### [Description of the task]
Transcribe, exactly as they appear, the line that contains "placed() rear_number_plate();", the line that contains "record = json.load(file)", and every line in between, and nothing else.

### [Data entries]
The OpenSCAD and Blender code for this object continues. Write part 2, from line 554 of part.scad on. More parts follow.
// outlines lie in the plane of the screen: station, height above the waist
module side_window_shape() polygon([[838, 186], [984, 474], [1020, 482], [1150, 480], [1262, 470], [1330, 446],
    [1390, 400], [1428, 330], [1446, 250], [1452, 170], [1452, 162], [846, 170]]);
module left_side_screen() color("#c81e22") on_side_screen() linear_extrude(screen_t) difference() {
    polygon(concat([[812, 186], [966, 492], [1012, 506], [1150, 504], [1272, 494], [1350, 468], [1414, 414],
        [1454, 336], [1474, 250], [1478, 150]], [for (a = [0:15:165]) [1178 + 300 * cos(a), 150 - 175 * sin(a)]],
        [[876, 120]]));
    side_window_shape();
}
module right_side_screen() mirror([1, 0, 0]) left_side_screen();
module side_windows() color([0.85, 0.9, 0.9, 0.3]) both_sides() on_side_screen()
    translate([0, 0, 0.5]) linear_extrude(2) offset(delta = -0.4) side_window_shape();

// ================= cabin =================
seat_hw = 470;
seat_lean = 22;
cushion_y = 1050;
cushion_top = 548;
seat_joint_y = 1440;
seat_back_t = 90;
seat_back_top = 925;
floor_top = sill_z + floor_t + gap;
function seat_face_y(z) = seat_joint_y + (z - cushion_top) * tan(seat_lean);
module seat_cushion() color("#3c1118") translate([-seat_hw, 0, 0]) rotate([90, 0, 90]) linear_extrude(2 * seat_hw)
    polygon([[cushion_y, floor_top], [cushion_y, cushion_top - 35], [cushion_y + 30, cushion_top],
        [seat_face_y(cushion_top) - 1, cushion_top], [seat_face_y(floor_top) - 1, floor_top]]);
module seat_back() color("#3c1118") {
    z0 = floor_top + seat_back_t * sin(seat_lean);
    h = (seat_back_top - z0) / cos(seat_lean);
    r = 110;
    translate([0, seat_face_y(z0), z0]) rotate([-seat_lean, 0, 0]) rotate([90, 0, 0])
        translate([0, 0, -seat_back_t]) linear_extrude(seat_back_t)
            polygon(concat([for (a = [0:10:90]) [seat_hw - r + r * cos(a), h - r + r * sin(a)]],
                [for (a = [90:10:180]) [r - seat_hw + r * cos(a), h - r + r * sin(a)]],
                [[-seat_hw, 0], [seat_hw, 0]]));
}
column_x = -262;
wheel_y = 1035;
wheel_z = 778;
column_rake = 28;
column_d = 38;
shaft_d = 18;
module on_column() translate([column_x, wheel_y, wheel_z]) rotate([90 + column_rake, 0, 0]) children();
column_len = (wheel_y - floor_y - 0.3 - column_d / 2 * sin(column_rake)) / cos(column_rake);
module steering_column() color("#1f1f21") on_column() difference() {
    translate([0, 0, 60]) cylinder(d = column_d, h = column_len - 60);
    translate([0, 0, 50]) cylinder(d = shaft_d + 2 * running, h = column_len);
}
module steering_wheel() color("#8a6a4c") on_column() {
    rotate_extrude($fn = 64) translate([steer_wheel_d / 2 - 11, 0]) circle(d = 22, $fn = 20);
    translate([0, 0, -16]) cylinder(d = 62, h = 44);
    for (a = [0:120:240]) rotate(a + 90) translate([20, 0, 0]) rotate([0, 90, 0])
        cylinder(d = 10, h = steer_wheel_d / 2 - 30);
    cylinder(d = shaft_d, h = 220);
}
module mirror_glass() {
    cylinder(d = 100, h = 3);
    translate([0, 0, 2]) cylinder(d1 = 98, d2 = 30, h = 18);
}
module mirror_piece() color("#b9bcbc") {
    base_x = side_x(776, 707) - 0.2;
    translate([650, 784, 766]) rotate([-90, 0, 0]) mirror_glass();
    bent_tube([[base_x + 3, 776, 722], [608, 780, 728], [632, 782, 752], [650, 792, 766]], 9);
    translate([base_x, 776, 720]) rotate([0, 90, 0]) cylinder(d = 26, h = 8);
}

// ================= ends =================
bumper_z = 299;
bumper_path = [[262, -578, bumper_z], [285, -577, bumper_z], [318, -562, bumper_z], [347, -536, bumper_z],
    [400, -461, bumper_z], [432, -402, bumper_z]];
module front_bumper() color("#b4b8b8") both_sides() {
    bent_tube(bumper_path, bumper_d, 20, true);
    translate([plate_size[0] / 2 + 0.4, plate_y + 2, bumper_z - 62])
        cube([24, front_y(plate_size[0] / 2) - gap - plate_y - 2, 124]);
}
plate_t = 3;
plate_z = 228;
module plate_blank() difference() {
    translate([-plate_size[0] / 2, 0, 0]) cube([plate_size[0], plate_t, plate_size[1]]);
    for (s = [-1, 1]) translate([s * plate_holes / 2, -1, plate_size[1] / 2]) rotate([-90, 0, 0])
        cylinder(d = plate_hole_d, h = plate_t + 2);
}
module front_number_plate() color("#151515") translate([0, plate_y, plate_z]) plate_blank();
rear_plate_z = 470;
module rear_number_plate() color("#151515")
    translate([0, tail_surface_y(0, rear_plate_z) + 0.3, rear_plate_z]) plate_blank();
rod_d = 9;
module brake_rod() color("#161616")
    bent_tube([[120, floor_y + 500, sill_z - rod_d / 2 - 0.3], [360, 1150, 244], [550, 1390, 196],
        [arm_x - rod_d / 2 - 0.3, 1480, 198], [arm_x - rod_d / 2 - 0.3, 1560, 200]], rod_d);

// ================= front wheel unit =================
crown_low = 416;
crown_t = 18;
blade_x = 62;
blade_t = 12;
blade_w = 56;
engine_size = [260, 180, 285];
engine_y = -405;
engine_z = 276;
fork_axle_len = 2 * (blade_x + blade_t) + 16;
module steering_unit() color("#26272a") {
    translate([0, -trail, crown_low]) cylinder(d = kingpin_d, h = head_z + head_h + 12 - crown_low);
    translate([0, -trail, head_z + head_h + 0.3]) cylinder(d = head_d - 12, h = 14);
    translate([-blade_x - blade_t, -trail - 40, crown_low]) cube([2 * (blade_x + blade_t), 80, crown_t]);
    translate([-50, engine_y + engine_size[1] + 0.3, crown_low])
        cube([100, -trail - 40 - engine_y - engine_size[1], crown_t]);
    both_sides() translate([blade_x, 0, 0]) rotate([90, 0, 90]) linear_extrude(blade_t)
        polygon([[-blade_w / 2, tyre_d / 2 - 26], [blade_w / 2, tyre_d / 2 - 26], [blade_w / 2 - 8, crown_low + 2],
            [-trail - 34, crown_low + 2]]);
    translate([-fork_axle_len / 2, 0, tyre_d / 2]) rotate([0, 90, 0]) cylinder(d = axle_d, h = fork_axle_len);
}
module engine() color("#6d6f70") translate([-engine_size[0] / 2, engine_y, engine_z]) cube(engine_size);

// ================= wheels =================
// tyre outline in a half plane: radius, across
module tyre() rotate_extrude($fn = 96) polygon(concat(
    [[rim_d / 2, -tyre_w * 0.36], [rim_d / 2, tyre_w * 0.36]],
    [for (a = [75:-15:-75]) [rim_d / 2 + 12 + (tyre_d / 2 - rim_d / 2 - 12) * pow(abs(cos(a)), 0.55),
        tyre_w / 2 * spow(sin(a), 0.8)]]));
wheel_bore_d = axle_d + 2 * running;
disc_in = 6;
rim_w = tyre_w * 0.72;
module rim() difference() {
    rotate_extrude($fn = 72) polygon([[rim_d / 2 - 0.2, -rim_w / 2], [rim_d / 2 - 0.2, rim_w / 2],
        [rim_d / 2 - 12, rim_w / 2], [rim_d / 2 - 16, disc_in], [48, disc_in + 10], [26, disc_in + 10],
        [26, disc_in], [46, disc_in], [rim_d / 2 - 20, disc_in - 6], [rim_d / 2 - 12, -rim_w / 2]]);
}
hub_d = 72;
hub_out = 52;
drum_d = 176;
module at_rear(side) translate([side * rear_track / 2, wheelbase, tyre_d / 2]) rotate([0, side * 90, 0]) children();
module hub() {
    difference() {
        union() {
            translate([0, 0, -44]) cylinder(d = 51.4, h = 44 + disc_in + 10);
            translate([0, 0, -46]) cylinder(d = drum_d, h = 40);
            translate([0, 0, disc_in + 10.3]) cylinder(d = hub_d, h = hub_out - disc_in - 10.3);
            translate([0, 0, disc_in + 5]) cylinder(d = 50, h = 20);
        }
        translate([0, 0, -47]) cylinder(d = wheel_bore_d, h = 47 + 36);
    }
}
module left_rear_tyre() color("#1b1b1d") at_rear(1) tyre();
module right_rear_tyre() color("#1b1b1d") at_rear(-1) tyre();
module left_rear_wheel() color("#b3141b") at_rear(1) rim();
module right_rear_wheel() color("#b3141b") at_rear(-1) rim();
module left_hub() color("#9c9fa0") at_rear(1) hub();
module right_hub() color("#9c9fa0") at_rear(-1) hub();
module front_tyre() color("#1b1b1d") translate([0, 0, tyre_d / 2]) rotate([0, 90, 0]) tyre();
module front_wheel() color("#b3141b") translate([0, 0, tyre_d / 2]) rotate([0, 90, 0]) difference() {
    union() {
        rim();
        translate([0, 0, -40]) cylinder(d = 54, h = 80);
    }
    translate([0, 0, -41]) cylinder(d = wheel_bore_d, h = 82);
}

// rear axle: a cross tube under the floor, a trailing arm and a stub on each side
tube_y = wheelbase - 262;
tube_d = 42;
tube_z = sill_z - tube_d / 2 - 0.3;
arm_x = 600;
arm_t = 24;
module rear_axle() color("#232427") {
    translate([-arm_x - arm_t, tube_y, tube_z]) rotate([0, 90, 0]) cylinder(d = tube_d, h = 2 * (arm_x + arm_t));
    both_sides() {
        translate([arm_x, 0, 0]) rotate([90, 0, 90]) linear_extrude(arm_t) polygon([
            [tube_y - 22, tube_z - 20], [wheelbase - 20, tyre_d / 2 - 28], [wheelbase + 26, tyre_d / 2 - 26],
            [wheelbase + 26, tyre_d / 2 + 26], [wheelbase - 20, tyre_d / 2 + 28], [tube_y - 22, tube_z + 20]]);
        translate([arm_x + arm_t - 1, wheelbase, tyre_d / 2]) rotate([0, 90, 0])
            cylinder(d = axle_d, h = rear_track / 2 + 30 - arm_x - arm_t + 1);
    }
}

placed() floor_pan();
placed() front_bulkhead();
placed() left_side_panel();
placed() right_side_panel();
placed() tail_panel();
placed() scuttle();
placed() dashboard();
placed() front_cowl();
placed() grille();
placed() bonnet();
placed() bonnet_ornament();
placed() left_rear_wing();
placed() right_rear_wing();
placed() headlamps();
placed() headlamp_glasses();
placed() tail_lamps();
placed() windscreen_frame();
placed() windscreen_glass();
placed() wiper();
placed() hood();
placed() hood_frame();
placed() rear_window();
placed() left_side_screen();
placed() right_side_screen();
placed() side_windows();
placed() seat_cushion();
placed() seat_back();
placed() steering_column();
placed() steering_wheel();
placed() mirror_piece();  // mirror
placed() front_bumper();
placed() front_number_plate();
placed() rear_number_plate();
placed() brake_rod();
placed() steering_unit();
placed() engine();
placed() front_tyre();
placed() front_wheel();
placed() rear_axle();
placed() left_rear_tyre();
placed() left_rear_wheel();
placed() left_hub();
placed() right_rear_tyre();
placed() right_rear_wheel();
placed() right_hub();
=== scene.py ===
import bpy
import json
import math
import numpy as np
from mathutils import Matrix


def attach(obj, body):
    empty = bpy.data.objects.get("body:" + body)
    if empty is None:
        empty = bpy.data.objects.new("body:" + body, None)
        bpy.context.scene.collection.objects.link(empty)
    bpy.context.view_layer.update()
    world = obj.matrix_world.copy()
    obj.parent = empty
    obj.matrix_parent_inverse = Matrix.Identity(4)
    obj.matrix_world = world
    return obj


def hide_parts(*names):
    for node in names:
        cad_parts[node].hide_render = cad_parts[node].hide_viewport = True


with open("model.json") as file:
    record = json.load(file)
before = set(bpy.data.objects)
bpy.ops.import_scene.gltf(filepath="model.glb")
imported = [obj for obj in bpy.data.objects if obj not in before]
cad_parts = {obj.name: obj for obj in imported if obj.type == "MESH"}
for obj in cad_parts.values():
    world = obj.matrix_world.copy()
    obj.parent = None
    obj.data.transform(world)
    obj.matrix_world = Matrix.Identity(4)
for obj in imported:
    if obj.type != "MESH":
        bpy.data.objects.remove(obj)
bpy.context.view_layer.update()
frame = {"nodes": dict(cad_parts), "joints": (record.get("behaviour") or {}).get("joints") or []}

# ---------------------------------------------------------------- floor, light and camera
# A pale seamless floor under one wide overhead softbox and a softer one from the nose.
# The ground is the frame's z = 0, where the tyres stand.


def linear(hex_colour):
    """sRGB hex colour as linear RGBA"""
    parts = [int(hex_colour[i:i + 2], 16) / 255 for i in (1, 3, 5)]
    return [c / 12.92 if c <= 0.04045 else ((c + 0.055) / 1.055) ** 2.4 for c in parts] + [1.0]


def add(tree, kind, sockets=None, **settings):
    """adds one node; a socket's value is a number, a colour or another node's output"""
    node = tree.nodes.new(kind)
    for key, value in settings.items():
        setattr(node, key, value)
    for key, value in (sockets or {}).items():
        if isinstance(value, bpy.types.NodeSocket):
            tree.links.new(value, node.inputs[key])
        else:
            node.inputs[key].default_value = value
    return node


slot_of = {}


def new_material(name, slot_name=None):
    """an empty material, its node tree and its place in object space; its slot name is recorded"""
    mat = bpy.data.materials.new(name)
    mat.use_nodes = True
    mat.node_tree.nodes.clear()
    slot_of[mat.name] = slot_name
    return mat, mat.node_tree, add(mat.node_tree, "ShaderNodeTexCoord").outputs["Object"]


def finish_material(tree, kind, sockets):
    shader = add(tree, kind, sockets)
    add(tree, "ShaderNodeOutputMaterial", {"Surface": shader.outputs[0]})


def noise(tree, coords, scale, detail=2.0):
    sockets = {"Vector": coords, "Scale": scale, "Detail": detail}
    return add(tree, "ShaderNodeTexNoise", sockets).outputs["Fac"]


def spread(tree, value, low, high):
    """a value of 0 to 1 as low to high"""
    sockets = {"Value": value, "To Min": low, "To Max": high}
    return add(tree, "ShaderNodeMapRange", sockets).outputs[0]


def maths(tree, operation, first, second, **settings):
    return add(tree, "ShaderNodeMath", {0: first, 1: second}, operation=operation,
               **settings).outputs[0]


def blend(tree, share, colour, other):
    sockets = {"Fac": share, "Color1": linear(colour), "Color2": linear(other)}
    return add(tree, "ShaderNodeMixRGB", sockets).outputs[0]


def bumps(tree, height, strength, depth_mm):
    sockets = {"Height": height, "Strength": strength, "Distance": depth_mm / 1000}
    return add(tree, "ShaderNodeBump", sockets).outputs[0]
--
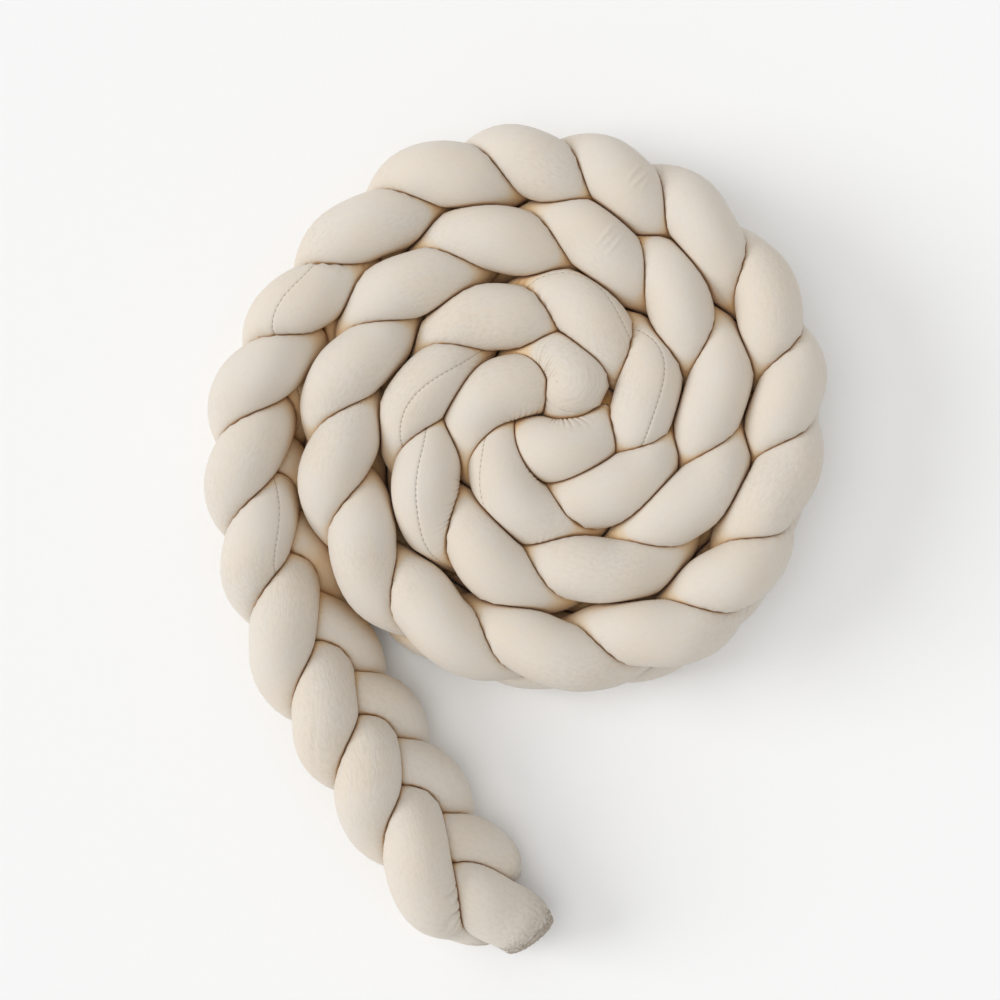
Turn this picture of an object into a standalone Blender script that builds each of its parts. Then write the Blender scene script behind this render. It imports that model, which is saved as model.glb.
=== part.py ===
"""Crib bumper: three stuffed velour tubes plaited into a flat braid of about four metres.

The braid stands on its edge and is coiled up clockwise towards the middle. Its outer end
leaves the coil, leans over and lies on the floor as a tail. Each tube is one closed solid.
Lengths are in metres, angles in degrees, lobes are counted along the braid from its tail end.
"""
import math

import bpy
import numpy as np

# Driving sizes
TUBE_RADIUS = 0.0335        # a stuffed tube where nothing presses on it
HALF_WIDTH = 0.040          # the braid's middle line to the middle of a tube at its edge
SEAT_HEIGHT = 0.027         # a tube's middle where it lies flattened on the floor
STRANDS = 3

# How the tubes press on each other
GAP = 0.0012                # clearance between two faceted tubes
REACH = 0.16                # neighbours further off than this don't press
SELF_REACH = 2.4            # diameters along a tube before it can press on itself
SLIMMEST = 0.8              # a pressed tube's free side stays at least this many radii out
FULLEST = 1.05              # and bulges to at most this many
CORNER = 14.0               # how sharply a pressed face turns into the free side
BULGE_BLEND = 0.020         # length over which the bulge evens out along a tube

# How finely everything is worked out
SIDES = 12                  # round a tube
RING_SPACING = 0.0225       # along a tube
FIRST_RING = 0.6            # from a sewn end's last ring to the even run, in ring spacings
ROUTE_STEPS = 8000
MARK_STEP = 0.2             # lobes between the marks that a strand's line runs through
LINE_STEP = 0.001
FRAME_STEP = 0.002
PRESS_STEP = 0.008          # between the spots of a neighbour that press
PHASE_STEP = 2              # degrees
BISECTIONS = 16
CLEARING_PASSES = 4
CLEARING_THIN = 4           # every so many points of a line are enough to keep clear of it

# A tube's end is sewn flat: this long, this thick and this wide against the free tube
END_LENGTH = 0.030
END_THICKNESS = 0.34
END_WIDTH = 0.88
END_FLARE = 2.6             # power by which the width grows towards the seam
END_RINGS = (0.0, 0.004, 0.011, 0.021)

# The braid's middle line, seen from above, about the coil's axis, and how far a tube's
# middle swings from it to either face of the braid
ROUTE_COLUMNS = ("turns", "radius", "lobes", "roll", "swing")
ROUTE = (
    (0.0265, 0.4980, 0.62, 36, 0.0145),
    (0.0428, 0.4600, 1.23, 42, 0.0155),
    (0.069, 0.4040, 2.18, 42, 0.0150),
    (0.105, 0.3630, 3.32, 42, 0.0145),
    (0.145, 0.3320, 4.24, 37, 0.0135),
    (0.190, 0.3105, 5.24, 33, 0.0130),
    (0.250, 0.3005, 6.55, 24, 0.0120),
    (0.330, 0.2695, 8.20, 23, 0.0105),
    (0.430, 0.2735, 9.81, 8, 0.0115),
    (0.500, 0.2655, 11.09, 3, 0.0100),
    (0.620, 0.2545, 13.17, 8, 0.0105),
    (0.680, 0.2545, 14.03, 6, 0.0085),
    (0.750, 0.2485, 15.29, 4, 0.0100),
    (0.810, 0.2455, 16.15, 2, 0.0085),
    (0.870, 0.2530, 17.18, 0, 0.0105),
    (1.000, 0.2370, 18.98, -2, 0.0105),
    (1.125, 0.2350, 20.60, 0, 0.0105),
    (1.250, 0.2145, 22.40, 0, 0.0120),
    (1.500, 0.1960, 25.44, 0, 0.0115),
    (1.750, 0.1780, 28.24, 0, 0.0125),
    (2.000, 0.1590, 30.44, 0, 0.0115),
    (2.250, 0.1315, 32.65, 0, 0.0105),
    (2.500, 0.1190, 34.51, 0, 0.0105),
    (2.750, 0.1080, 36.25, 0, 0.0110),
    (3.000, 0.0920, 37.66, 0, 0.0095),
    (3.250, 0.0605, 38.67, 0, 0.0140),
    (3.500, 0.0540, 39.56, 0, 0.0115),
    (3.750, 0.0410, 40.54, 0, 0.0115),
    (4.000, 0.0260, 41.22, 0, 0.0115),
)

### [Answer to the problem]
placed() rear_number_plate();
placed() brake_rod();
placed() steering_unit();
placed() engine();
placed() front_tyre();
placed() front_wheel();
placed() rear_axle();
placed() left_rear_tyre();
placed() left_rear_wheel();
placed() left_hub();
placed() right_rear_tyre();
placed() right_rear_wheel();
placed() right_hub();
=== scene.py ===
import bpy
import json
import math
import numpy as np
from mathutils import Matrix


def attach(obj, body):
    empty = bpy.data.objects.get("body:" + body)
    if empty is None:
        empty = bpy.data.objects.new("body:" + body, None)
        bpy.context.scene.collection.objects.link(empty)
    bpy.context.view_layer.update()
    world = obj.matrix_world.copy()
    obj.parent = empty
    obj.matrix_parent_inverse = Matrix.Identity(4)
    obj.matrix_world = world
    return obj


def hide_parts(*names):
    for node in names:
        cad_parts[node].hide_render = cad_parts[node].hide_viewport = True


with open("model.json") as file:
    record = json.load(file)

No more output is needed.